We want you in public service, they said
(to a kid with expensive degrees)
You can afford it, they said
(to a kid with expensive degrees)
We won’t ask for more than you can pay, they said
(to a kid with expensive degrees)
We’ll forgive the rest
Up to 100%.

So irresponsible!  So foolish!
Went to schools you couldn’t afford!
Took a job that didn’t pay!
This is your own fault!
You should have made better choices.

If A Tree Falls In A Forest…

If you’re a writer but you’re not writing now (or updating your writing blog, for that matter) are you still a writer?

I’m pretty sure that the answer is yes.

I’m no longer as fatalistic about this break as I was a few weeks ago. I’m definitely still a writer. Even though I’m not writing fiction or updating my writing blog, I’m still reading and journaling and updating my queer blog. And I haven’t given up writing for good.

I’m just recharging the battery, renewing the well, whatever the proper term is for recovering from rejection fatigue. I still love writing and creating stories.

But if I do it, I’m going to have to market it, because that’s just how I am. And I really don’t care for more rejection right now. So here I am: a writer who isn’t writing, just waiting for the energy to come back. It will be back, sooner or later. It always comes back.

Crisis of Faith

I’ve come to realize that I just want to write things that I enjoy writing, and editing things that I have enjoyed writing, without having to worry at all about marketing my writing.  You know what’s fun?  Tossing a lump of words down on a potter’s wheel and shaping it until it looks like a cup made out of words and other people visualize the cup when they see it.  You know what’s not fun?  Trying to explain to other people why they should like it so much they want to give you money for it.

I may end up failing as a writer after all.

Thoughts About Blogging

You all know that I’ve been contemplating a Patreon for a good long while.  I have a short story project that I intend to be Patreon-based.  But I’m also considering moving to that for blogging, too.

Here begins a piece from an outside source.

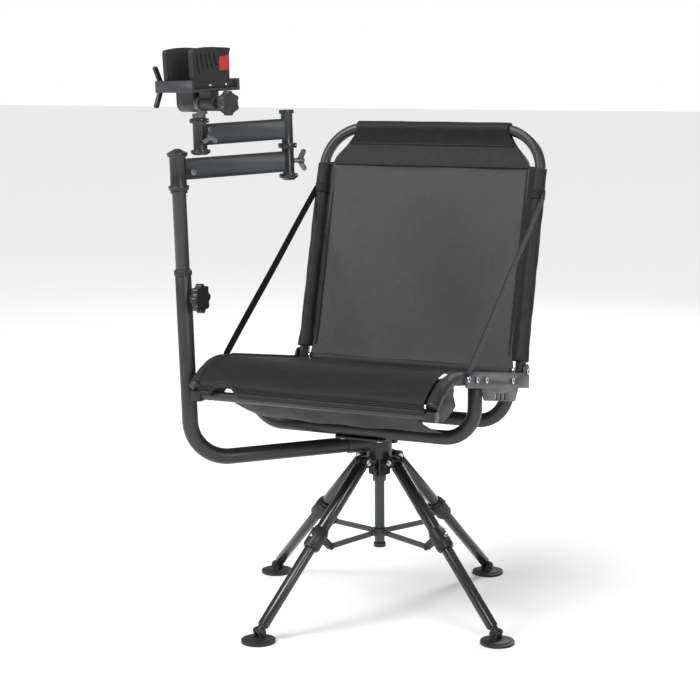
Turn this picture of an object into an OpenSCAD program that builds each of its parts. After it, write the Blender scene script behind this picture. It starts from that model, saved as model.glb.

While I’ve been on hiatus, I’ve also been thinking about my blog format.  I’ve been using the same format for years: some kind of thoughtful post on Monday, some kind of progress update on Friday.  But that format just isn’t working for me anymore.  I’ve had a lot of my thoughts about the process of writing.  When I do have thoughts, they occur to me at the time and I don’t like scheduling them out into the future.  So maybe I’ll just keep Friday progress posts (or move that day since Friday nights have been packed lately) and do other posts and things occur to me.  Or maybe I’ll just blog through Patreon.  Or maybe I’ll blog through both.  The possibilities are endless!

I love structure.  I love lists.  But this has stopped working for me, so I think it’s time to make a change.

Hiatus

I’ll be going on a brief writing hiatus as I adjust to a new day job.  I will be back!

On top of the lost blog posts really bumming me out (turns out I accidentally deleted, instead of scheduled to post, not one but TWO blog posts,) job changes are very stressful and I don’t want to pressure myself to keep up a blog and write every night.  I’d like to give myself permission to relax after work.  So that’s what I’m doing!

I’m giving myself a return target date of mid to late April.

Technical Difficulties, Part 2

I seem to have accidentally deleted, instead of published, my scheduled post for yesterday on gritty details of the progress I use to make maps.  Normally I write up blog posts in Scrivener before I redraft them into WordPress and post them, but in this instance it was a post I wrote on my phone while I was very excited about the topic, and while I’m sure I could dig it out of my backups, I just don’t have the time or energy right now.